- **Data section**
.....

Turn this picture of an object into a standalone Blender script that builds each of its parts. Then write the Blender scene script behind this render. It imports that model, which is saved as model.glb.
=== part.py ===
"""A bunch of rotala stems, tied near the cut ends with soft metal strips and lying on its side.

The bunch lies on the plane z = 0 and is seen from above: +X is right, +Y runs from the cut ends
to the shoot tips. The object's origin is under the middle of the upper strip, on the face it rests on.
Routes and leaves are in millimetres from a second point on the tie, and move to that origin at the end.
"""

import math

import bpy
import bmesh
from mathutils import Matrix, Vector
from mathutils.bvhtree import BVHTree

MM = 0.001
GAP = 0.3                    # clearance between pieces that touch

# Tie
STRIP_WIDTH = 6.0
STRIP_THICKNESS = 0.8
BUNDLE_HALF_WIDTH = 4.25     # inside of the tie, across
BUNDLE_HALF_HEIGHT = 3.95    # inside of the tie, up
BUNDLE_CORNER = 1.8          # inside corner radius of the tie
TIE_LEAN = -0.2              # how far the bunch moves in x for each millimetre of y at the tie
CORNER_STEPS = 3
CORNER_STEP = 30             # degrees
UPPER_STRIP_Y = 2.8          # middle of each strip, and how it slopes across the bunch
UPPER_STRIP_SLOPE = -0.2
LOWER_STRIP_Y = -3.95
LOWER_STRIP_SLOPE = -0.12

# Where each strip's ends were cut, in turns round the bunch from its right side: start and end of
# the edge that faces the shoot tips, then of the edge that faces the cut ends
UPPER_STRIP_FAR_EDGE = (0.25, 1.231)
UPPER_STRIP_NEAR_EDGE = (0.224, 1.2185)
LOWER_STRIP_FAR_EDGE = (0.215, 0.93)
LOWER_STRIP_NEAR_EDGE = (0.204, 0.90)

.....

- **Challenge**
Print the material above verbatim, first line through the line containing "on its side.", both included.

- **Final answer**
Turn this picture of an object into a standalone Blender script that builds each of its parts. Then write the Blender scene script behind this render. It imports that model, which is saved as model.glb.
=== part.py ===
"""A bunch of rotala stems, tied near the cut ends with soft metal strips and lying on its side.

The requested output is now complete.